## Dataset content:
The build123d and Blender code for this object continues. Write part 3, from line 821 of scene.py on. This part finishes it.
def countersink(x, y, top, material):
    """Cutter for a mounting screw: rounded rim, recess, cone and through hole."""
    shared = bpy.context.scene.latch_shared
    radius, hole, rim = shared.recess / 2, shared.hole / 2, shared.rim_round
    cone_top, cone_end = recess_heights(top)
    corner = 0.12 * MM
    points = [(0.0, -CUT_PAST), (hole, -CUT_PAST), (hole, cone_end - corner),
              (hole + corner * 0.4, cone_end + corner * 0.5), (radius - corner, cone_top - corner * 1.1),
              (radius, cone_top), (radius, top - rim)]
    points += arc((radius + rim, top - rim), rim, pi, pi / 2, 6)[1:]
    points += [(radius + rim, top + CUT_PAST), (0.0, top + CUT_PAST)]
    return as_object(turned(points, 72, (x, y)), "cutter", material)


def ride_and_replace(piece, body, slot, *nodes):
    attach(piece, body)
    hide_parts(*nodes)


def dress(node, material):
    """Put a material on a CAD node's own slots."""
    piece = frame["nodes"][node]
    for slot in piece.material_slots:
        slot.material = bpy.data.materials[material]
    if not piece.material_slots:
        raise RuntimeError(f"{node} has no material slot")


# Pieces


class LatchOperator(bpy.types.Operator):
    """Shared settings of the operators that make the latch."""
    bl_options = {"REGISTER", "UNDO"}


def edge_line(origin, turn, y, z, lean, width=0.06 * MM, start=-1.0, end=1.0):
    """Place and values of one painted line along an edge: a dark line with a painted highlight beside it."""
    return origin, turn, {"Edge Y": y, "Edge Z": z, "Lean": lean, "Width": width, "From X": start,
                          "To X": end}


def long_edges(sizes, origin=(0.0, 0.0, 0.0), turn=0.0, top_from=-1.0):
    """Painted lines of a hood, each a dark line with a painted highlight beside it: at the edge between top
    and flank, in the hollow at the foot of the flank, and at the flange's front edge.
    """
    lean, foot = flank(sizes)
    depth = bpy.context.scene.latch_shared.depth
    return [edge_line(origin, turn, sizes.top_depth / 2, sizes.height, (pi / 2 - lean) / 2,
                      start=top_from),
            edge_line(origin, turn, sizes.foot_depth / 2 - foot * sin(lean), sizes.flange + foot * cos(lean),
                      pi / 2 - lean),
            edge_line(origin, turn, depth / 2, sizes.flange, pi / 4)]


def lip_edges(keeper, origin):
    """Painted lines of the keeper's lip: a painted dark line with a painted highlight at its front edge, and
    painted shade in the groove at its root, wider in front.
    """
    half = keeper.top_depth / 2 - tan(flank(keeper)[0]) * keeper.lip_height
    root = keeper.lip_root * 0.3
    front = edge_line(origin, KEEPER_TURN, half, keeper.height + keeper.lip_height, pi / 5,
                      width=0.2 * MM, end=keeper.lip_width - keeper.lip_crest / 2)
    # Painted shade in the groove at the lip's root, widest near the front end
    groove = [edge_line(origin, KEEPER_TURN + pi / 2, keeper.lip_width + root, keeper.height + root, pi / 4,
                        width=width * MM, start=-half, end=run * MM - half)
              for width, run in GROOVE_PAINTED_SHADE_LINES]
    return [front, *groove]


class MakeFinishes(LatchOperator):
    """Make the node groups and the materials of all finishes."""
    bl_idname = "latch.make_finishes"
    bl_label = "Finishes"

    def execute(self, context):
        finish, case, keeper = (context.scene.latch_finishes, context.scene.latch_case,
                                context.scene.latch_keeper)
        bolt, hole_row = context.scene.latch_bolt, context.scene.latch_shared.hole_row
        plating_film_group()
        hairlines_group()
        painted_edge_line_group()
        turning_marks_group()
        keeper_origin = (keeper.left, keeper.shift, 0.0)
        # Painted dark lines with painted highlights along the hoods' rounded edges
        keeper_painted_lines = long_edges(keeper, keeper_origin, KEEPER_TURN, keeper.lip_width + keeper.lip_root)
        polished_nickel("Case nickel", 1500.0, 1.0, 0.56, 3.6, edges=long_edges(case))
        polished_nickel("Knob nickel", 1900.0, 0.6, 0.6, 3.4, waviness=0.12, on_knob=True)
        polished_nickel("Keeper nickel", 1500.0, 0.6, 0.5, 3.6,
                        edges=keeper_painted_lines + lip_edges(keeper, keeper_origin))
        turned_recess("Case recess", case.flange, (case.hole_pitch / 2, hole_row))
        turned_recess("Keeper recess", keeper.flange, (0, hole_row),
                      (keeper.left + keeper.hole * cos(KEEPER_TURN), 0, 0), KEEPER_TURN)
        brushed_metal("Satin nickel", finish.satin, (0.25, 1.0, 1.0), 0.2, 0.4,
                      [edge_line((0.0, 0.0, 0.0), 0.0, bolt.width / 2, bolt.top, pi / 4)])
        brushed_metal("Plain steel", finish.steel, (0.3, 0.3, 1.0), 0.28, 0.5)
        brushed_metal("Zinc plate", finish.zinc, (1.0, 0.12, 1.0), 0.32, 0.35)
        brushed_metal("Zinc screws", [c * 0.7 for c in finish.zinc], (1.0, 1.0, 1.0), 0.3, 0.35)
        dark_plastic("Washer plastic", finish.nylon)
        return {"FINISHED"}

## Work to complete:
Copy all the lines, exactly.

## Final result:
The build123d and Blender code for this object continues. Write part 3, from line 821 of scene.py on. This part finishes it.
def countersink(x, y, top, material):
    """Cutter for a mounting screw: rounded rim, recess, cone and through hole."""
    shared = bpy.context.scene.latch_shared
    radius, hole, rim = shared.recess / 2, shared.hole / 2, shared.rim_round
    cone_top, cone_end = recess_heights(top)
    corner = 0.12 * MM
    points = [(0.0, -CUT_PAST), (hole, -CUT_PAST), (hole, cone_end - corner),
              (hole + corner * 0.4, cone_end + corner * 0.5), (radius - corner, cone_top - corner * 1.1),
              (radius, cone_top), (radius, top - rim)]
    points += arc((radius + rim, top - rim), rim, pi, pi / 2, 6)[1:]
    points += [(radius + rim, top + CUT_PAST), (0.0, top + CUT_PAST)]
    return as_object(turned(points, 72, (x, y)), "cutter", material)


def ride_and_replace(piece, body, slot, *nodes):
    attach(piece, body)
    hide_parts(*nodes)


def dress(node, material):
    """Put a material on a CAD node's own slots."""
    piece = frame["nodes"][node]
    for slot in piece.material_slots:
        slot.material = bpy.data.materials[material]
    if not piece.material_slots:
        raise RuntimeError(f"{node} has no material slot")


# Pieces


class LatchOperator(bpy.types.Operator):
    """Shared settings of the operators that make the latch."""
    bl_options = {"REGISTER", "UNDO"}


def edge_line(origin, turn, y, z, lean, width=0.06 * MM, start=-1.0, end=1.0):
    """Place and values of one painted line along an edge: a dark line with a painted highlight beside it."""
    return origin, turn, {"Edge Y": y, "Edge Z": z, "Lean": lean, "Width": width, "From X": start,
                          "To X": end}


def long_edges(sizes, origin=(0.0, 0.0, 0.0), turn=0.0, top_from=-1.0):
    """Painted lines of a hood, each a dark line with a painted highlight beside it: at the edge between top
    and flank, in the hollow at the foot of the flank, and at the flange's front edge.
    """
    lean, foot = flank(sizes)
    depth = bpy.context.scene.latch_shared.depth
    return [edge_line(origin, turn, sizes.top_depth / 2, sizes.height, (pi / 2 - lean) / 2,
                      start=top_from),
            edge_line(origin, turn, sizes.foot_depth / 2 - foot * sin(lean), sizes.flange + foot * cos(lean),
                      pi / 2 - lean),
            edge_line(origin, turn, depth / 2, sizes.flange, pi / 4)]


def lip_edges(keeper, origin):
    """Painted lines of the keeper's lip: a painted dark line with a painted highlight at its front edge, and
    painted shade in the groove at its root, wider in front.
    """
    half = keeper.top_depth / 2 - tan(flank(keeper)[0]) * keeper.lip_height
    root = keeper.lip_root * 0.3
    front = edge_line(origin, KEEPER_TURN, half, keeper.height + keeper.lip_height, pi / 5,
                      width=0.2 * MM, end=keeper.lip_width - keeper.lip_crest / 2)
    # Painted shade in the groove at the lip's root, widest near the front end
    groove = [edge_line(origin, KEEPER_TURN + pi / 2, keeper.lip_width + root, keeper.height + root, pi / 4,
                        width=width * MM, start=-half, end=run * MM - half)
              for width, run in GROOVE_PAINTED_SHADE_LINES]
    return [front, *groove]


class MakeFinishes(LatchOperator):
    """Make the node groups and the materials of all finishes."""
    bl_idname = "latch.make_finishes"
    bl_label = "Finishes"

    def execute(self, context):
        finish, case, keeper = (context.scene.latch_finishes, context.scene.latch_case,
                                context.scene.latch_keeper)
        bolt, hole_row = context.scene.latch_bolt, context.scene.latch_shared.hole_row
        plating_film_group()
        hairlines_group()
        painted_edge_line_group()
        turning_marks_group()
        keeper_origin = (keeper.left, keeper.shift, 0.0)
        # Painted dark lines with painted highlights along the hoods' rounded edges
        keeper_painted_lines = long_edges(keeper, keeper_origin, KEEPER_TURN, keeper.lip_width + keeper.lip_root)
        polished_nickel("Case nickel", 1500.0, 1.0, 0.56, 3.6, edges=long_edges(case))
        polished_nickel("Knob nickel", 1900.0, 0.6, 0.6, 3.4, waviness=0.12, on_knob=True)
        polished_nickel("Keeper nickel", 1500.0, 0.6, 0.5, 3.6,
                        edges=keeper_painted_lines + lip_edges(keeper, keeper_origin))
        turned_recess("Case recess", case.flange, (case.hole_pitch / 2, hole_row))
        turned_recess("Keeper recess", keeper.flange, (0, hole_row),
                      (keeper.left + keeper.hole * cos(KEEPER_TURN), 0, 0), KEEPER_TURN)
        brushed_metal("Satin nickel", finish.satin, (0.25, 1.0, 1.0), 0.2, 0.4,
                      [edge_line((0.0, 0.0, 0.0), 0.0, bolt.width / 2, bolt.top, pi / 4)])
        brushed_metal("Plain steel", finish.steel, (0.3, 0.3, 1.0), 0.28, 0.5)
        brushed_metal("Zinc plate", finish.zinc, (1.0, 0.12, 1.0), 0.32, 0.35)
        brushed_metal("Zinc screws", [c * 0.7 for c in finish.zinc], (1.0, 1.0, 1.0), 0.3, 0.35)
        dark_plastic("Washer plastic", finish.nylon)
        return {"FINISHED"}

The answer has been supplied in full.